Plaintiff Mad River Orchard is a packer-shipper; it was handling apples for growers and had stored in the controlled atmosphere facilities bins containing approximately 60,000 boxes of apples.
On two occasions the Krack-manufactured refrigerant equipment developed ammonia leaks. Put simply, ammonia and apples do not mix. Faced with ammonia saturated apples, Mad River Orchard tried to salvage and pack the damaged apples. The apples, for the most part, were not salvageable. Wenatchee Wenoka settled the growers' claims for the loss of the apples, less some salvage.
Plaintiff Mad River Orchard sued in its own right, claiming damages, according to its allegations, for "lost customer relationships, its reputation, interference with contractual and business relationships, salvage efforts, storage costs and loss of fixed expenses and profits."
Plaintiff offered an exhibit summarizing its claimed loss of "fixed expenses." Defendants' objection was sustained. No error is assigned to that ruling. The court and all counsel then entered into an extensive dialogue, 38 pages in the record of proceedings, about plaintiff's theories of recovery, one of which was under Restatement (Second) of Torts § 402A (1965). On two occasions the court asked plaintiff's counsel if he were going to present additional proof of damages. At one point plaintiff's attorney advised the court that "we have presented all the evidence on that point we are going to present." Shortly thereafter, the court told plaintiff's counsel (not the counsel on appeal) that "if you haven't offered the evidence in the case, you had better offer it."
*537 In apparent anticipation of the court's ruling rejecting plaintiff's theory of damages, all counsel agreed that a motion to dismiss would be made and the jury dismissed. After the jury was dismissed, plaintiff's counsel made an offer of proof. The court dismissed plaintiff's claims. We affirm.
We do not reach the merit of plaintiff's theory of damages because plaintiff's offers of proof were too late and lack sufficient specificity in fact and theory for the trial court to rule thereon.
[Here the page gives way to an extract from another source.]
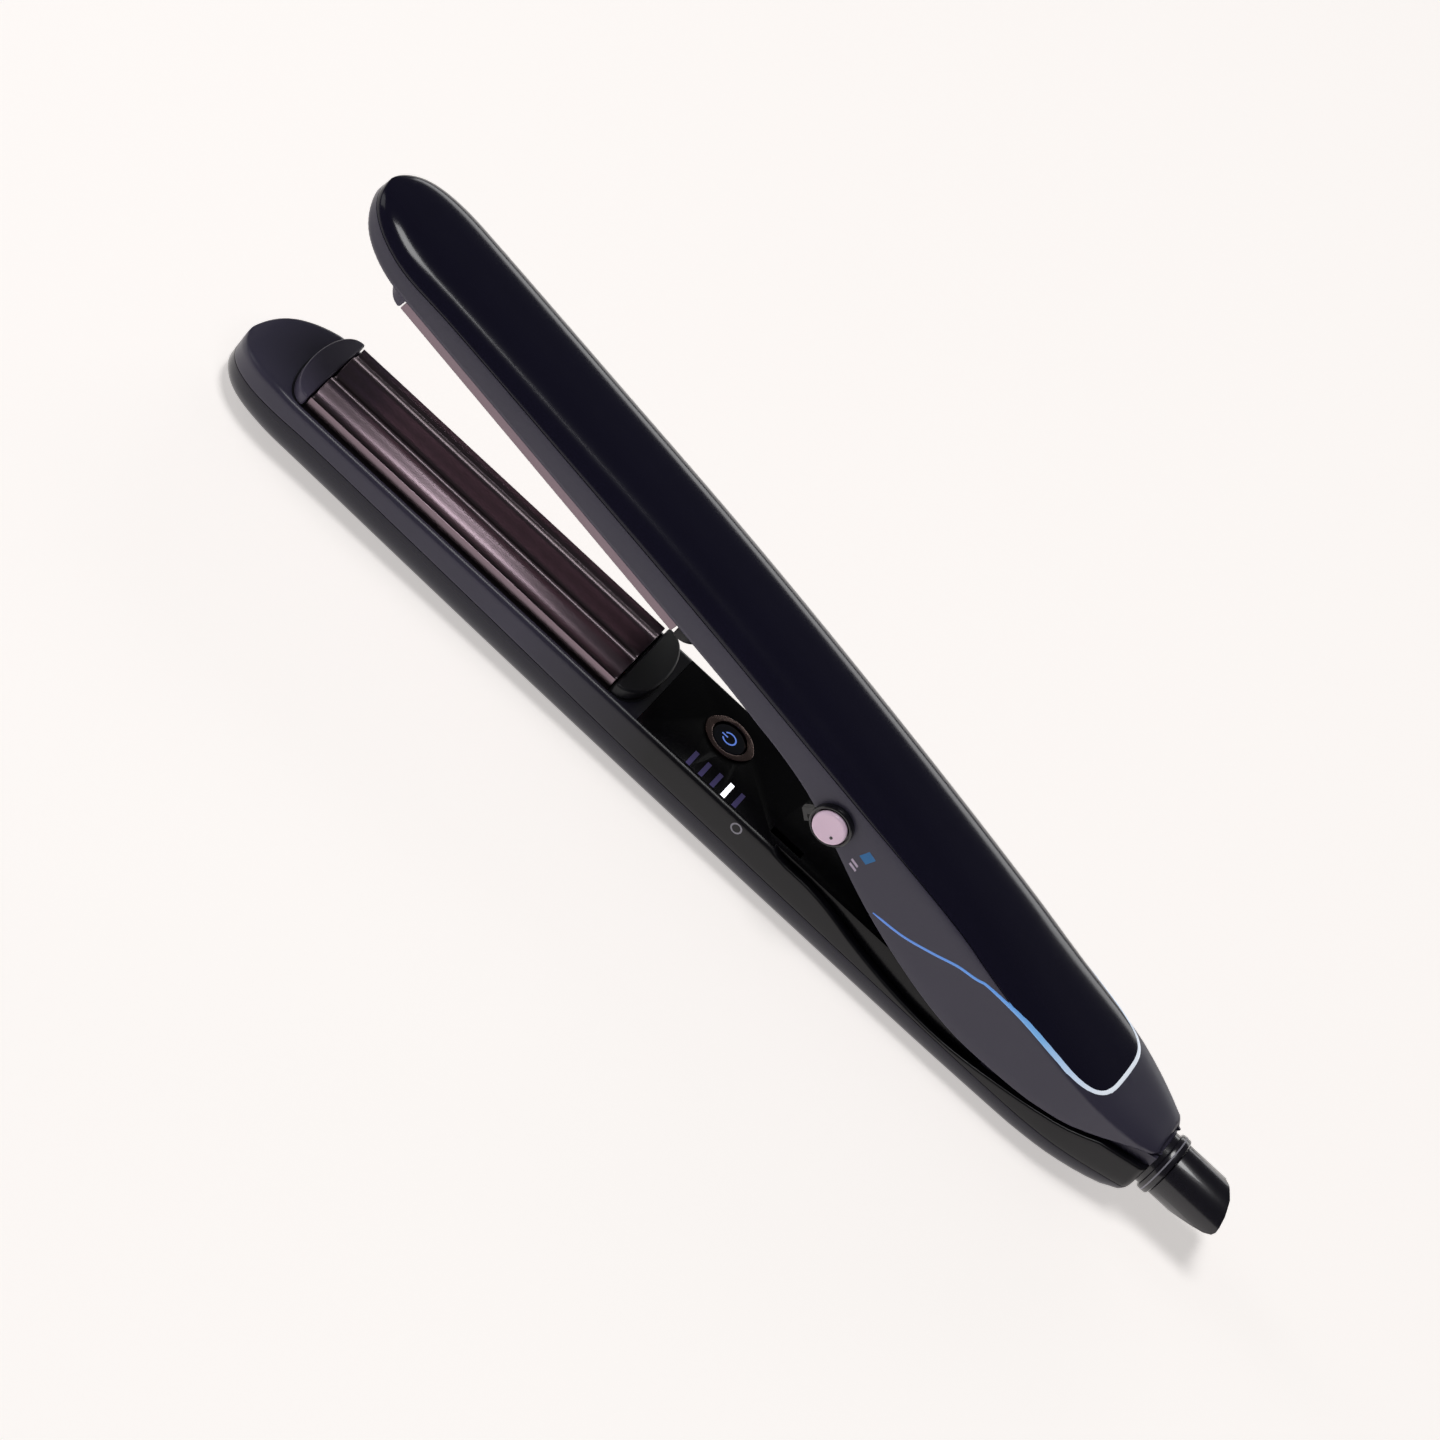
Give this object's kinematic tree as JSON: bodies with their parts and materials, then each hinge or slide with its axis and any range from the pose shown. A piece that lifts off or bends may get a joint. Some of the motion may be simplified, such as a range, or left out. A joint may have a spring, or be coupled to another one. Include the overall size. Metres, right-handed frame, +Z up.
{
  "type": "curling iron",
  "caption": "Handheld hair iron with hinged arms, corrugated floating hot plates, a control panel with power button, side lock knob and a swivelling cord inlet.",
  "frame": {"origin": "centre of the outer box in X and Y, on the surface the lower arm rests on", "axes": "+X from the nose of the arms to the cord inlet, +Y across towards the side without the lock knob, +Z up; the upper arm opens towards +Z"},
  "size_m": [0.3016, 0.0335, 0.0735],
  "materials": {
    "shell_gloss": "glossy dark navy",
    "housing_satin": "satin dark gray",
    "panel_gloss": "glossy near-black",
    "cap_gray": "satin gray, heat resistant",
    "cap_black": "matt black, heat resistant",
    "plate": "polished, titanium-coloured coating",
    "carrier": "matt black, heat resistant",
    "ceramic": "heating element",
    "steel": "plain",
    "clip_aluminium": "plain",
    "sensor": "coated",
    "silicone": "soft",
    "washer": "self-lubricating",
    "bronze": "sintered",
    "copper": "plain",
    "board": "solder mask",
    "switch_black": "plain",
    "light_guide": "tinted, translucent",
    "light_guide_lit": "lit white",
    "bezel": "dark bronze",
    "button": "glossy with a lit blue mark",
    "trim": "blue-silver",
    "swivel_black": "glossy black",
    "holder_black": "plain",
    "knob_face": "pale pink-white",
    "knob_black": "near-black",
    "wire": "silicone-sleeved wire"
  },
  "bodies": {
    "lower_arm": {"lower_housing": "housing_satin", "lower_cover": "shell_gloss", "control_panel": "panel_gloss", "lower_carrier": "carrier", "lower_front_cap": "cap_gray", "lower_rear_cap": "cap_black", "lower_cushions": "silicone", "tail_block": "housing_satin", "hinge_pin": "steel", "hinge_spring": "steel", "thrust_washers": "washer", "circuit_board": "board", "tact_switch": "switch_black", "led_bars": "light_guide", "led_lit_bar": "light_guide_lit", "power_bezel": "bezel", "keeper": "steel", "brush_holder": "holder_black", "contact_brushes": "copper", "swivel_collar": "swivel_black", "lower_screws": "steel", "lower_wires": "wire"},
    "lower_plate_float": {"lower_plate": "plate", "lower_heater": "ceramic", "lower_heat_clip": "clip_aluminium", "lower_thermistor": "sensor"},
    "power_button": {"power_button": "button"},
    "upper_arm": {"upper_housing": "housing_satin", "upper_cover": "shell_gloss", "upper_trim": "trim", "upper_carrier": "carrier", "upper_front_cap": "cap_gray", "upper_rear_cap": "cap_black", "upper_cushions": "silicone", "hinge_bushes": "bronze", "knob_ring": "knob_black", "upper_screws": "steel", "upper_wires": "wire"},
    "upper_plate_float": {"upper_plate": "plate", "upper_heater": "ceramic", "upper_heat_clip": "clip_aluminium", "thermal_fuse": "sensor"},
    "lock_knob": {"lock_knob": "knob_face", "lock_hook": "knob_black"},
    "swivel": {"swivel_sleeve": "swivel_black", "contact_rings": "copper"}
  },
  "joints": [
    {"name": "arm_hinge", "type": "hinge", "parent": "lower_arm", "child": "upper_arm", "pos_m": [0.09527, 0.00126, 0.021], "axis": [0, 1, 0], "range_deg": [-9.4, 0], "stiffness_Nm_per_rad": 2, "springref_deg": 20.05, "deforming": ["hinge_spring"]},
    {"name": "lower_plate_slide", "type": "slide", "parent": "lower_arm", "child": "lower_plate_float", "axis": [0, 0, -1], "range_m": [0, 0.0006], "stiffness_N_per_m": 4000, "springref_m": -0.001, "deforming": ["lower_cushions"]},
    {"name": "upper_plate_slide", "type": "slide", "parent": "upper_arm", "child": "upper_plate_float", "axis": [0.1633, 0, 0.9866], "range_m": [0, 0.0006], "stiffness_N_per_m": 4000, "springref_m": -0.001, "deforming": ["upper_cushions"]},
    {"name": "power_button_press", "type": "slide", "parent": "lower_arm", "child": "power_button", "axis": [0, 0, -1], "range_m": [0, 0.0005], "stiffness_N_per_m": 500, "springref_m": -0.001},
    {"name": "lock_knob_turn", "type": "hinge", "parent": "upper_arm", "child": "lock_knob", "pos_m": [0.02314, 0.00126, 0.03527], "axis": [0, 1, 0], "range_deg": [-35, 0]},
    {"name": "cord_swivel", "type": "hinge", "parent": "lower_arm", "child": "swivel", "pos_m": [0.12878, 0.00126, 0.015], "axis": [1, 0, 0], "continuous": true}
  ]
}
[1, 2] An offer of proof, properly presented, serves three purposes. First, it should inform the court of the legal theory under which the offered evidence is admissible. Second, it should inform the trial judge of the specific nature of the offered evidence so the court can judge its admissibility. Third, it thereby creates a record adequate for appellate review. It is the desirable practice to have the offered evidence in the form of questions and answers from the witness rather than conclusionary statements by counsel.
We have long held that an offer of proof must be specific and the theory of admissibility disclosed.
The principle upon which we decide this case is that it is the duty of a party to make clear to the trial court what it is that he offers in proof, and the reason why he deems the offer admissible over the objections of his opponent, so that the court may make an informed ruling. If the party fails to so aid the trial court, then the appellate court will not make assumptions in favor of the rejected offer.
(Citations omitted.) Tomlinson v. Bean, 26 Wash. 2d 354, 361, 173 P.2d 972 (1946); Cochran v. Harrison Memorial Hosp., 42 Wash. 2d 264, 254 P.2d 752 (1953).
This case illustrates the necessity for the rule stated. The trial court had stated its tentative conclusion that plaintiff could not recover for economic loss without proof of physical property damage (a point which we do not reach). A proposed exhibit on economic loss had been rejected a *538 ruling to which no error is assigned. The court invited evidence. None was offered. After the dismissal, the court reviewed the matter and ruled correctly that
No evidence as to alleged property damages was ever presented to the Court and jury by Mr. Rutherford on behalf of his client to give the Court an opportunity to make a ruling, upon proper objection, as to its admissibility. Such a ruling on the part of the Court is a necessary condition precedent to an offer of proof on the element of alleged property damage.
The three points raised by plaintiff all fail under the above rules. First, plaintiff claims that the defendants damaged its leasehold interest in the rented storage rooms, and that such was damage to property that would support its theory of recovery. The issue was raised only in argument. No lease, nor evidence of its terms, was ever presented. No offer was made as to what damage occurred; no ruling was asked of or made by the court.
A similar assignment is made regarding refurbishing of the apple bins damaged by absorption of ammonia. Again no evidence was offered, no ruling made. Additionally, in pretrial interrogatory answers, plaintiff stated that it made no claim for salvage efforts which included refurbishing the bins. Defendants were entitled to rely on that answer.
Finally, plaintiff contends it should have been allowed to prove economic losses. Plaintiff referred in argument to the rejected exhibit stating that it would prove loss of profits, loss of revenue and other business losses. Such conclusionary offers do not meet the test stated.
The judgment of dismissal is affirmed.
WRIGHT, C.J., and ROSELLINI, HAMILTON, STAFFORD, UTTER, HOROWITZ, DOLLIVER, and HICKS, JJ., concur.